--- start of Data for this task ---

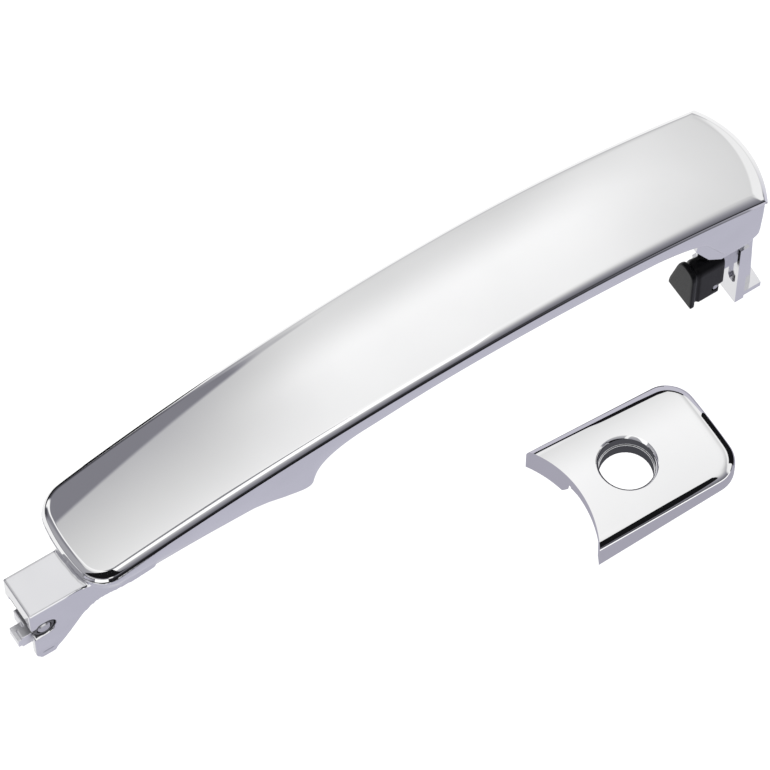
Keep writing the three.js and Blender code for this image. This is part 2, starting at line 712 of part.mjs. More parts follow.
// The frame inside the cap: a collar round the key hole, a front wall with a slot and two
// ears for the screws.
function capFrame() {
  const room = capVolume(CAP_WALL + GAP, -2);
  const collar = upright(KEY_HOLE_RADIUS + 2.2, KEY_HOLE_X, CAP_Y, [1, CAP_COLLAR_TOP], 40);
  const spine = block([102.6, 144], [CAP_Y - 3, CAP_Y + 3], CAP_FRAME_Z);
  const crossX = [CAP_SCREW_X - 3.2, CAP_SCREW_X + 3.2];
  const cross = block(crossX, [CAP_Y - 15.4, CAP_Y + 15.4], CAP_FRAME_Z);
  const front = block([101.4, 104.2], [CAP_Y - 12, CAP_Y + 5.8], [1, 7]);
  const frontFoot = block([101.4, 107], [CAP_Y - 12, CAP_Y + 5.8], CAP_FRAME_Z);
  const slot = block([100, 103], [CAP_Y - 9.6, CAP_Y + 1.6], [2.6, 5.4]);
  const holes = Object.values(CAP_SCREWS).map((dy) =>
    upright(CAP_SCREW_RADIUS + GAP, CAP_SCREW_X, CAP_Y + dy, [-1, 6], 12),
  );
  const bore = upright(KEY_HOLE_RADIUS - 0.3, KEY_HOLE_X, CAP_Y, [-5, 30], 40);
  return union([collar, spine, cross, front, frontFoot])
    .intersect(room)
    .subtract(union([slot, bore, ...holes]));
}

function capScrew(dy) {
  const y = CAP_Y + dy;
  const head = upright(1.7, CAP_SCREW_X, y, [0.1, 1 - GAP], 20, 2);
  const shank = upright(CAP_SCREW_RADIUS, CAP_SCREW_X, y, [0.4, 5.4], 12);
  const drive = block([CAP_SCREW_X - 1.2, CAP_SCREW_X + 1.2], [y - 0.25, y + 0.25], [-1, 0.45]);
  return head.add(shank).subtract(drive);
}

// A spring steel clip beside the collar that grips the key cylinder's housing.
function capClip(side) {
  const y = (v) => [CAP_Y + side * v[0], CAP_Y + side * v[1]].sort((a, b) => a - b);
  const leaf = block([114, 123.6], y([11.6, 12.2]), [0.6, 5]);
  const foot = block([114, 123.6], y([11.6, 15.2]), [0.6, 1.2]);
  const rise = block([114, 123.6], y([14.6, 15.2]), [0.6, 4.2]);
  return union([leaf, foot, rise]);
}

// ---------------------------------------------------------------- assembly

const grip = new THREE.Group();
grip.add(node("outer_skin", outerSkin(), chrome));
grip.add(node("grip_base", gripBase(), satin));
grip.add(node("arm_guide", armGuide(), silver));
for (const [name, [x, y, seat]] of Object.entries(SKIN_SCREWS)) {
  grip.add(node(name, screw(x, y, seat + 0.6 - GAP, 7), steel));
}
grip.add(node("rattle_pad_front", rattlePad(12, 34, BASE_WALL + GAP), felt));
grip.add(node("rattle_pad_rear", rattlePad(112.4, 131, 17.9 + GAP), felt));

const rear = new THREE.Group();
rear.add(node("latch_leg", latchLeg(), silver));
for (const [name, [x, y]] of Object.entries(LEG_SCREWS)) {
  rear.add(node(name, screw(x, y, SADDLE_BOTTOM_Z - GAP, 12), steel));
}
rear.add(node("buffer", buffer(), blackRubber));
const pinEnds = [-13.9, -3.6];
const bufferPin = crosswise(BUFFER_PIN.radius, BUFFER_PIN.x, BUFFER_PIN.z, pinEnds, 16);
rear.add(node("buffer_pin", bufferPin, steel));
grip.add(rear);

const pivot = new THREE.Group();
const pivotEnds = [ARM_NEAR_Y + 0.3, ARM_FAR_Y - 0.3];
const bushBore = crosswise(PIVOT_PIN_RADIUS + GAP, PIVOT_X, PIVOT_Z, [-30, 30], 28);
const pivotPin = crosswise(PIVOT_PIN_RADIUS, PIVOT_X, PIVOT_Z, pivotEnds, 28);
pivot.add(node("pivot_pin", pivotPin, steel));
const bushEnds = [ARM_NEAR_Y + 0.6, ARM_FAR_Y - 0.6];
const pivotBush = crosswise(PIVOT_BUSH_RADIUS, PIVOT_X, PIVOT_Z, bushEnds, 36);
pivot.add(node("pivot_bush", pivotBush.subtract(bushBore), darkPlastic));

const keyCap = new THREE.Group();
keyCap.add(node("cap_shell", capShell(), chrome));
keyCap.add(node("cap_frame", capFrame(), satin));
for (const [name, dy] of Object.entries(CAP_SCREWS)) {
  keyCap.add(node(name, capScrew(dy), steel));
}
keyCap.add(node("cap_clip_near", capClip(-1), steel));
keyCap.add(node("cap_clip_far", capClip(1), steel));

const handle = new THREE.Group();
handle.add(pivot, grip, keyCap);

export default handle;
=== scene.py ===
"""Looks of the outside car door handle and its key cap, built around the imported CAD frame."""

import math

import bmesh
import bpy
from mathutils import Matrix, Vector


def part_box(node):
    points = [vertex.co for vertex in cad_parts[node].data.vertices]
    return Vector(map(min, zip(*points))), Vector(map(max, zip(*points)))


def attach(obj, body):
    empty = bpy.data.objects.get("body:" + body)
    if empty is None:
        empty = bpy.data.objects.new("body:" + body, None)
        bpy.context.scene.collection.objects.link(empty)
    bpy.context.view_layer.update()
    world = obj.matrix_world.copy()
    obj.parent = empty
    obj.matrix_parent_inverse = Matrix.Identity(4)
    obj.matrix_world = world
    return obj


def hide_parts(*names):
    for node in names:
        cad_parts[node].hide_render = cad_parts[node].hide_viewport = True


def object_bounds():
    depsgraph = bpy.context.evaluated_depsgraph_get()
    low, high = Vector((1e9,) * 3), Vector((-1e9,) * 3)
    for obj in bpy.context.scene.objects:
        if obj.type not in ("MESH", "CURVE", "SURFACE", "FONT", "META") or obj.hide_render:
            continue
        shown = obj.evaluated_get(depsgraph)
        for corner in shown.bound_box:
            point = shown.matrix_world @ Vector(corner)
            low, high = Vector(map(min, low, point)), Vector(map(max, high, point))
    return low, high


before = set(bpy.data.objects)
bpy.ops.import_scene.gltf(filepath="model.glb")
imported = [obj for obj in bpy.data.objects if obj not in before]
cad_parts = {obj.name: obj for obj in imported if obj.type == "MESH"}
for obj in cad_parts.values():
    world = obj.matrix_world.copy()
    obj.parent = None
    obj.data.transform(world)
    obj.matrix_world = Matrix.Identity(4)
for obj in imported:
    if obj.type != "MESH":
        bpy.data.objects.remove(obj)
cad_lo, cad_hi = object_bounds()

MM = 0.001

# ---------------------------------------------------------------- dimensions, in millimetres

SKIN_LO, _ = (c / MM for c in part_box("outer_skin"))
GUIDE_LO, GUIDE_HI = (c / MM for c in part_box("arm_guide"))
PIN_LO, PIN_HI = (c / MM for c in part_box("pivot_pin"))
BUSH_LO, BUSH_HI = (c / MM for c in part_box("pivot_bush"))
CAP_LO, CAP_HI = (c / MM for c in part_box("cap_shell"))

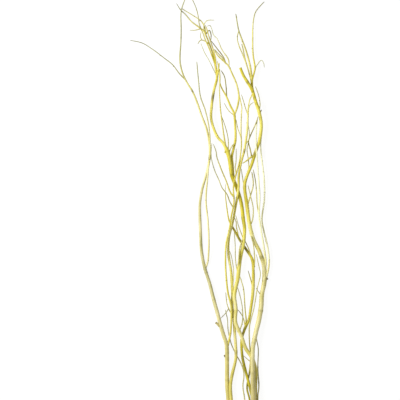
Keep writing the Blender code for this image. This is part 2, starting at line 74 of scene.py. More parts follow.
# The long stem at the left
leftStem = {
    "piece": "leftWillowStem", "node": "left_stem", "slot": "tan_bark",
    "blunt": ("sideKnob", "cutStub"),
    "looks": {
        "main": look((0.75, 0.5, 0.2, 0.3, 0.3, 0.2, 0.3, 0.35, 0.4, 0.5),
            (0.35, 0.55, 0.65, 0.75, 0.8, 0.7, 0.5, 0.4, 0.8, 0.9),
            grey=(0, 0, 0.05, 0.3, 0.25, 0.1, 0.1, 0.2, 0.6, 0.4),
            dark=(0.28, 0.14, 0, 0.2, 0.1, 0, 0, 0.06, 0.22, 0.1)),
        "innerBranch": look((0.2, 0.25, 0.4), (0.5, 0.4, 0.9), grey=(-0.2, -0.1, 0.3)),
        "rightBranch": look((0.6, 0.55, 0.65, 0.5), (0.2, 0.1, 0.1, 0.1), dark=(0.04, 0.1, 0.05)),
        "outerTwig": look((0.2, 0.3), (0.8, 1), grey=(0, 0.3), dark=(0, 0.05, 0.3)),
        "crossingTwig": look((0.4, 0.5), (0.6, 0.9), dark=(0.15, 0.12, 0)),
        "lowTwig": look((0.6, 0.5), (0.2, 0.7)),
        "twigs": look((0.4, 0.5), (0.5, 0.85)),
    },
    "marks": {   # dark rings: x and y in mm, strength, and width in mm
        "main": [(-65, 665, 0.8, 6), (-108, 831, 0.7, 4)],
        "sideKnob": [(-28, 173, 0.9, 3)],
        "cutStub": [(-50, 255, 0.7, 4)],
    },
}
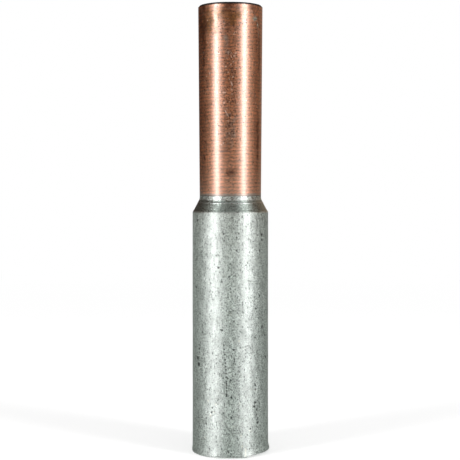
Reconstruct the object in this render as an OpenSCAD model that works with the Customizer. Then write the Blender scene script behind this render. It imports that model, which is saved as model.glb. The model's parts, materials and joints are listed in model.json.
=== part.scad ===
// Bimetallic connector sleeve: an aluminium barrel and a copper barrel, friction-welded end to end.
// Each barrel has a blind bore for its own conductor. The sleeve stands on its aluminium mouth,
// with the origin at the centre of that mouth and +Z along the axis, towards the copper mouth.

/* [Aluminium barrel] */
// Outside diameter of the straight aluminium barrel
al_od = 20; // [18:0.5:28]
// Length of the straight barrel, from its mouth to the foot of the shoulder
al_len = 63; // [40:1:110]
// Diameter of the bore for the aluminium conductor
al_bore_d = 13; // [9:0.5:15]
// Solid aluminium left between the point of the bore and the weld
al_web = 5; // [2:0.5:12]

/* [Copper barrel] */
// Outside diameter at the weld
cu_root_od = 16.25; // [14.5:0.25:17.5]
// Outside diameter at the mouth, where the drawn tube is a little wider
cu_mouth_od = 17.05; // [14.5:0.05:19]
// Length of the copper barrel, from the weld to its mouth
cu_len = 50.2; // [30:0.2:90]
// Diameter of the bore for the copper conductor
cu_bore_d = 12; // [8:0.5:13]
// Solid copper left between the point of the bore and the weld
cu_web = 3; // [1.5:0.5:10]

/* [Shoulder] */
// Length of the turned cone between the two outside diameters, along the axis
shoulder_len = 3.4; // [2:0.1:8]
// Length of the aluminium collar that is turned down to the copper's diameter
collar_len = 0.9; // [0.5:0.1:4]
// Radius that blends the straight barrel into the cone
shoulder_round = 2.2; // [0.5:0.1:4]
// Radius in the corner between the cone and the collar
collar_fillet = 1.2; // [0.3:0.1:3]

/* [Mouths] */
// Chamfer inside each mouth, which leads the strands in
lead_in = 0.6; // [0.2:0.1:1.2]
// Chamfer on the outer edge of the copper mouth
cu_edge = 0.4; // [0.1:0.1:0.8]
// How far the sawn aluminium edge is rolled outwards
lip_out = 0.17; // [0.05:0.01:0.4]
// Height over which the rolled edge runs back to the barrel
lip_height = 1.8; // [1:0.1:4]
// Radius that blends the rolled edge into the straight barrel
lip_blend = 12; // [4:1:20]
// Radius on the outer edge of the aluminium mouth
al_edge = 0.35; // [0.1:0.05:0.6]
// Full angle of the drill point at the end of each bore, in degrees
drill_angle = 118; // [90:1:135]

/* [Hidden] */
$fn = 180;

// Short way that a cutting tool stands out past the face that it cuts
overcut = 1;
// Straight steps in each rounded corner
corner_steps = 6;

al_r = al_od / 2;
lip_r = al_r + lip_out;
cu_root_r = cu_root_od / 2;
cu_mouth_r = cu_mouth_od / 2;

shoulder_top = al_len + shoulder_len;
weld_z = shoulder_top + collar_len;
mouth_z = weld_z + cu_len;

// Length of the drill point under a bore of diameter d
function point_len(d) = d / 2 / tan(drill_angle / 2);

al_bore_len = weld_z - al_web - point_len(al_bore_d);
cu_bore_len = cu_len - cu_web - point_len(cu_bore_d);

function unit(v) = v / norm(v);

// Points of an arc of radius r that rounds the corner b between a and c, kept within the two sides
function rounded(a, b, c, r) =
    let (
        u = unit(a - b),
        v = unit(c - b),
        half = acos(u * v) / 2,
        reach = min(r / tan(half), 0.45 * min(norm(a - b), norm(c - b))),
        arc_r = reach * tan(half),
        centre = b + unit(u + v) * arc_r / sin(half),
        from = b + u * reach - centre,
        to = b + v * reach - centre
    )
    [for (i = [0 : corner_steps])
        centre + arc_r * unit(from * (corner_steps - i) + to * i)];

// Half outline of the aluminium barrel's outside, from the mouth up to the weld
function al_outline() =
    let (
        lip_edge = [lip_r, 0],
        lip_top = [al_r, lip_height],
        foot = [al_r, al_len],
        neck = [cu_root_r, shoulder_top],
        weld_rim = [cu_root_r, weld_z]
    )
    concat(
        [[0, 0]],
        rounded([0, 0], lip_edge, lip_top, al_edge),
        rounded(lip_edge, lip_top, foot, lip_blend),
        rounded(lip_top, foot, neck, shoulder_round),
        rounded(foot, neck, weld_rim, collar_fillet),
        [weld_rim, [0, weld_z]]
    );

// Half outline of the copper barrel's outside, from the weld up to the mouth
function cu_outline() = [
    [0, weld_z],
    [cu_root_r, weld_z],
    [cu_mouth_r, mouth_z - cu_edge],
    [cu_mouth_r - cu_edge, mouth_z],
    [0, mouth_z]
];

// Cutting tool for a blind bore: its mouth is at z = 0 and it runs up to a drill point
module blind_bore(d, len) {
    r = d / 2;
    rotate_extrude()
        polygon([
            [0, -overcut],
            [r + lead_in + overcut, -overcut],
            [r, lead_in],
            [r, len],
            [0, len + point_len(d)]
        ]);
}

// Lower barrel with its rolled mouth, the turned shoulder and the collar that meets the copper
module aluminium_barrel() {
    color("#A9B2AD")
        difference() {
            rotate_extrude()
                polygon(al_outline());
            blind_bore(al_bore_d, al_bore_len);
        }
}

// Upper barrel, welded to the collar, with its bore open at the top
module copper_barrel() {
    color("#A86A4A")
        difference() {
            rotate_extrude()
                polygon(cu_outline());
            translate([0, 0, mouth_z])
                mirror([0, 0, 1])
                    blind_bore(cu_bore_d, cu_bore_len);
        }
}

aluminium_barrel();
copper_barrel();
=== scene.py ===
"""Looks of the bimetallic connector sleeve: a drawn aluminium barrel below, a turned copper barrel above.

Both barrels are revolved meshes with the wear of the real ones: an uneven sawn mouth, dents, rows of
pits, scratches and the marks that the turning tool left. Shapes are worked out in millimetres, and a
mesh is written in metres. A place on the front wall is given as (across, height): how far it lies to
the right of the axis, seen from the front, and how far above the aluminium mouth.
"""

import json
import math

import bpy
import numpy as np
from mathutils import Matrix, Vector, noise


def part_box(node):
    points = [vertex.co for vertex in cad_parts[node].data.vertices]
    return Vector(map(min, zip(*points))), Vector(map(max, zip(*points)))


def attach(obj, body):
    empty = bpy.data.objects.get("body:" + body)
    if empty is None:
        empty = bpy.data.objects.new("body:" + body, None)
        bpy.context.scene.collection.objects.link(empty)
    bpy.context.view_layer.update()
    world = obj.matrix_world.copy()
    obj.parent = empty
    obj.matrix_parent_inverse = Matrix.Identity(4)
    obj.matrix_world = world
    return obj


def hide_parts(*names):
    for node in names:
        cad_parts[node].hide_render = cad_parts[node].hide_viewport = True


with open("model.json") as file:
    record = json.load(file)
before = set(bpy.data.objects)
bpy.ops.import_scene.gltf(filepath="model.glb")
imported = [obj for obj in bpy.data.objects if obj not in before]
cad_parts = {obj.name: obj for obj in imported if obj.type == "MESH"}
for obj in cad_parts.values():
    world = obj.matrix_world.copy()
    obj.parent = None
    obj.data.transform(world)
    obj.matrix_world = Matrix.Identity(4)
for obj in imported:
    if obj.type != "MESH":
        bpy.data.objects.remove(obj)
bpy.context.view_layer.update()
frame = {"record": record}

MM = 0.001

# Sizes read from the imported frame
CU_LOW, CU_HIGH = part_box("copper_barrel")
BORES = {mount["name"]: mount["dims"] for mount in frame["record"]["mounts"]}
AL_BORE_R = BORES["aluminium_bore"]["r_mm"]
CU_BORE_R = BORES["copper_bore"]["r_mm"]
WELD_Z = CU_LOW.z / MM
MOUTH_Z = CU_HIGH.z / MM
CU_MOUTH_R = CU_HIGH.x / MM

# Turned shoulder, from the foot of its cone to the weld. The corner at the foot is nearly sharp
AL_R = 10.0
CU_ROOT_R = 8.125
FOOT_Z = 63.0
SHOULDER_TOP = 66.4
SHOULDER_ROUND = 0.25
COLLAR_FILLET = 1.2

# Mouths and the ends of the bores
LIP_OUT = 0.17
LIP_HEIGHT = 1.8
LIP_BLEND = 12.0
AL_EDGE = 0.2
LEAD_IN = 0.6
CU_EDGE = 0.4
AL_WEB = 5.0
CU_WEB = 3.0
DRILL_HALF_ANGLE = math.radians(59)
AL_BORE_TIP = WELD_Z - AL_WEB
CU_BORE_TIP = WELD_Z + CU_WEB

# Mesh density: points round each barrel, how much closer they stand at the front than at its sides, and
# the step between rings on its wall, on finer stretches, on the sawn face and in the bore. A corner
# that turns by more than the crease angle is shaded sharp
AL_SIDES = 260
CU_SIDES = 300
FRONT_CROWDING = 0.4
WALL_STEP = 0.22
FINE_STEP = 0.12
FACE_STEP = 0.5
BORE_STEP = 3.0
CREASE = math.radians(32)

# Sawn aluminium mouth: how far the cut rises off the floor, as (degrees from the front, lift), how
# rough it is over what length, how far up the wall this fades, and how high painted shade darkens the
# edge
SAW_CUT = (
    (-180, 0.05), (-110, 0.0), (-50, 0.0), (-40, 0.03), (-30, 0.16), (-20, 0.36), (-12, 0.3), (6, 0.32),
    (10, 0.24), (18, 0.28), (25, 0.16), (29, 0.42), (48, 0.56), (80, 0.62), (130, 0.2), (180, 0.05),
)
SAW_ROUGHNESS = 0.04
SAW_TOOTH = 1.1
SAW_FADE = 3.5
EDGE_SHADE_HEIGHT = 1.7

# Burr that the saw pushed out on the right of the mouth, in degrees from the front and in millimetres
BURR_AT = 82.0
BURR_SPREAD = 34.0
BURR_OUT = 0.2
BURR_HEIGHT = 1.15

# Marks of the turning tool, as (height, how far out, width): the ridge under the collar, the groove in
# the collar, the slight hollow of the cone and the line scribed near its foot
RIDGE_Z = 65.53
TOOL_MARKS = ((RIDGE_Z, 0.07, 0.18), (66.5, -0.03, 0.18), (64.3, -0.02, 0.5), (63.75, -0.03, 0.18))

# Metal that the tool left in the corner of the collar: its height, how far out and half its width
FILLED_Z = 66.35
FILLED_OUT = 0.065
FILLED_HALF = 0.75

# Aluminium wear. A row of pits that a toothed jaw left runs down the front, at these heights
JAW_ROW = (29.2, 28.1, 26.8, 25.5, 24.6, 23.7, 22.9, 21.9, 21.0, 19.9, 19.3, 18.8, 18.2, 17.5, 16.6, 16.1)
JAW_ROW_FOOT = 16.1
JAW_ROW_TALL = 13.1
JAW_ROW_ACROSS = -0.95
JAW_ROW_LEAN = -0.75
JAW_PIT = 0.2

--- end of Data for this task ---

_Exercise task:_
Quote word for word the lines from the line holding "translate([0, 0, mouth_z])" through the line holding "record = json.load(file)"; include both of those lines and add nothing.

_Solution for this exercise:_
            translate([0, 0, mouth_z])
                mirror([0, 0, 1])
                    blind_bore(cu_bore_d, cu_bore_len);
        }
}

aluminium_barrel();
copper_barrel();
=== scene.py ===
"""Looks of the bimetallic connector sleeve: a drawn aluminium barrel below, a turned copper barrel above.

Both barrels are revolved meshes with the wear of the real ones: an uneven sawn mouth, dents, rows of
pits, scratches and the marks that the turning tool left. Shapes are worked out in millimetres, and a
mesh is written in metres. A place on the front wall is given as (across, height): how far it lies to
the right of the axis, seen from the front, and how far above the aluminium mouth.
"""

import json
import math

import bpy
import numpy as np
from mathutils import Matrix, Vector, noise


def part_box(node):
    points = [vertex.co for vertex in cad_parts[node].data.vertices]
    return Vector(map(min, zip(*points))), Vector(map(max, zip(*points)))


def attach(obj, body):
    empty = bpy.data.objects.get("body:" + body)
    if empty is None:
        empty = bpy.data.objects.new("body:" + body, None)
        bpy.context.scene.collection.objects.link(empty)
    bpy.context.view_layer.update()
    world = obj.matrix_world.copy()
    obj.parent = empty
    obj.matrix_parent_inverse = Matrix.Identity(4)
    obj.matrix_world = world
    return obj


def hide_parts(*names):
    for node in names:
        cad_parts[node].hide_render = cad_parts[node].hide_viewport = True


with open("model.json") as file:
    record = json.load(file)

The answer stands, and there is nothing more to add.